Here is one example.
$ free -h
total used free shared buff/cache available
Mem: 15G 12G 2.7G 17M 223M 2.8G
Swap: 48G 1.5G 46G
Solutions
So let’s say you need to fix something. That you found something in the previous section when you monitored your resources. How do we fix it?
CPU
Use at most 1/4 or 1/3 of the total CPUs in your machine at a time when there are few people on the server. When the server is crowded, consider using fewer CPUs. You can do this by finding any program you are using with a greedy CPU algorithm. In other words, there are some programs that use all available CPUs which will not work with large machines. Therefore, it is optimal to specify the number of CPUs or threads you are using with any given program.
Additionally, consider that most programs do not offer much more speed with additional CPUs when you approach 8 of them. Therefore, most programs might actually not speed up if you use more than 8 CPUs.
You can also use nice
and renice
to give your programs a lowered priority.
If you give a program a lower priority, then it can still run just as fast!
But if someone else runs a job with a normal, not re-niced priority,
and there are not as many free CPUs available, yours will get a lower priority.
One more tip is that you can try to use another computer! This is only an option if you have the resources but it’s worth mentioning.
Disk I/O
If you are taking up too much disk input/output, considering doing less! Some people read and write multiple files at the same time and then are surprised that it is actually slowing down the hard drive!
Another option is to try to switch to a faster drive.
Most installations of Linux have a /tmp
or /scratch
drive
which might have less redundancy but will be much faster.
Copy all your input data to this drive, literally with the cp
command.
Then, run your analysis and output to the same fast drive.
Finally, copy it back to your regular space.
If you make a space on /tmp
or /scratch
, make sure to have
your own personal space, e.g., mkdir /scratch/$USER
.
One more tip is to apply the nice
idea to disk bandwidth with the program ionice
.
This will tell the system to run ls
when there is idle disk bandwidth, when you use -c 3
.
ionice -c 3 ls
Here is additional information since this is a less commonly used program.
$ ionice --help
Usage:
ionice [options] -p <pid>...
ionice [options] -P <pgid>...
ionice [options] -u <uid>...
ionice [options] <command>
Show or change the I/O-scheduling class and priority of a process.
Options:
-c, --class <class> name or number of scheduling class,
0: none, 1: realtime, 2: best-effort, 3: idle
-n, --classdata <num> priority (0..7) in the specified scheduling class,
only for the realtime and best-effort classes
-p, --pid <pid>... act on these already running processes
-P, --pgid <pgrp>... act on already running processes in these groups
-t, --ignore ignore failures
-u, --uid <uid>... act on already running processes owned by these users
-h, --help display this help
-V, --version display version
Memory
A lot of things take up a ton of memory especially if you load a large dataset. If this is the case, consider only running one process at a time. Or if multithreaded, some programs copy the internal memory for each thread and therefore run it single threaded.

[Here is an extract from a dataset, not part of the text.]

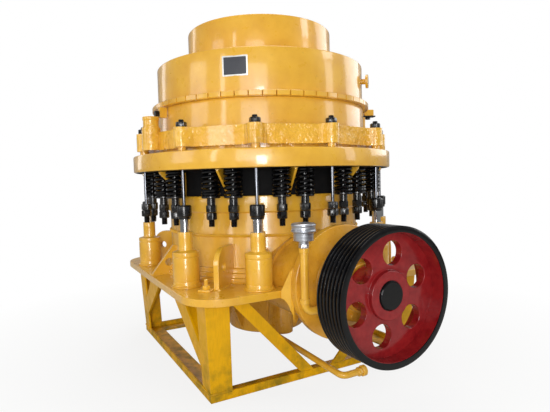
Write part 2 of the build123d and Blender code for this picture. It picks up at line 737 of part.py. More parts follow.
def tie_bolts():
    """Bolt at each station, from a domed nut on its boss down to the collar or lower nut."""
    bolts = []
    for a in STATION_AZIMUTHS:
        nut_top = RING_TOP + TIE_NUT_H
        bolt = rod_at(TIE_BOLT_R, COLLAR_LOW + COLLAR_H, RING_TOP, BOLT_CIRCLE, a)
        bolt += rod_at(TIE_NUT_R, RING_TOP, nut_top, BOLT_CIRCLE, a)
        bolts.append(bolt + rod_at(TIE_STUD_R, nut_top, nut_top + TIE_STUD_H, BOLT_CIRCLE, a))
    return joined(bolts)


def rod_collars():
    """Black collar at the lower end of each tie bolt that has a jack."""
    return joined([rod_at(COLLAR_R, COLLAR_LOW, COLLAR_LOW + COLLAR_H, BOLT_CIRCLE, a)
                   for a in JACK_AZIMUTHS])


def lower_nuts():
    """Nut and stud end under the tie bolts that have no jack."""
    nuts = []
    for a in SIDE_AZIMUTHS:
        nut = rod_at(SPRING_NUT_R, COLLAR_LOW, COLLAR_LOW + COLLAR_H, BOLT_CIRCLE, a)
        nuts.append(nut + rod_at(SPRING_BOLT_R, COLLAR_LOW - SPRING_STUD_H, COLLAR_LOW, BOLT_CIRCLE, a))
    return joined(nuts)


def jack_rods():
    """Bright rod of each jack, from its barrel up to the collar."""
    return joined([rod_at(ROD_R, JACK_TOP - ROD_SUNK_H, COLLAR_LOW, BOLT_CIRCLE, a)
                   for a in JACK_AZIMUTHS])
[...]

If this is your program, consider how to make it more efficient! If it is an R or Java program, explicitly run garbage collection more often. If you load a large dataset, consider if you need all the data that come from it. If you can delete some of that dataset in memory, your program will take less memory and will run faster.
One more option is to “chunk” analyses. If you are analyzing a million-row table, maybe you can just analyze a thousand rows at a time instead of loading the whole table!
Disk space
This is probably the easiest concept. When your disk space is running low, deletion is the way to go. Delete any temporary files.
Additionally, there are many files that can be compressed
natively with the gzip
protocol.
If the file is > 1M, then please consider gzipping the following file types
- fastq
- tsv
- csv
If you have SAM files lying around, convert them to BAM right away! Again, there is almost no reason to have a plain SAM file around.
Think outside the box
Many problems can be solved by more resources. If you are fortunate enough to have another computer, consider switching to that other computer if it’s more free. If you have an HPC, consider submitting jobs and letting the scheduler balance the load for you.
Social engineering
If you’re going to run a large job and it might hurt others, consider telling them! An email or an instant message might go a long way in being a good citizen and getting the resources you want.
Even when the computer is vacant, try to use only up to
4 or 8 threads per job, up to 1/4 or 1/3 of the total CPUs.
Even though you technically can just add --threads 64
, you
can be a nicer person by just using --threads 4
and
building nice relationships with your colleagues.
When all else fails, or even before it all fails, don’t forget that you have people who want to help you! Reach out and get help!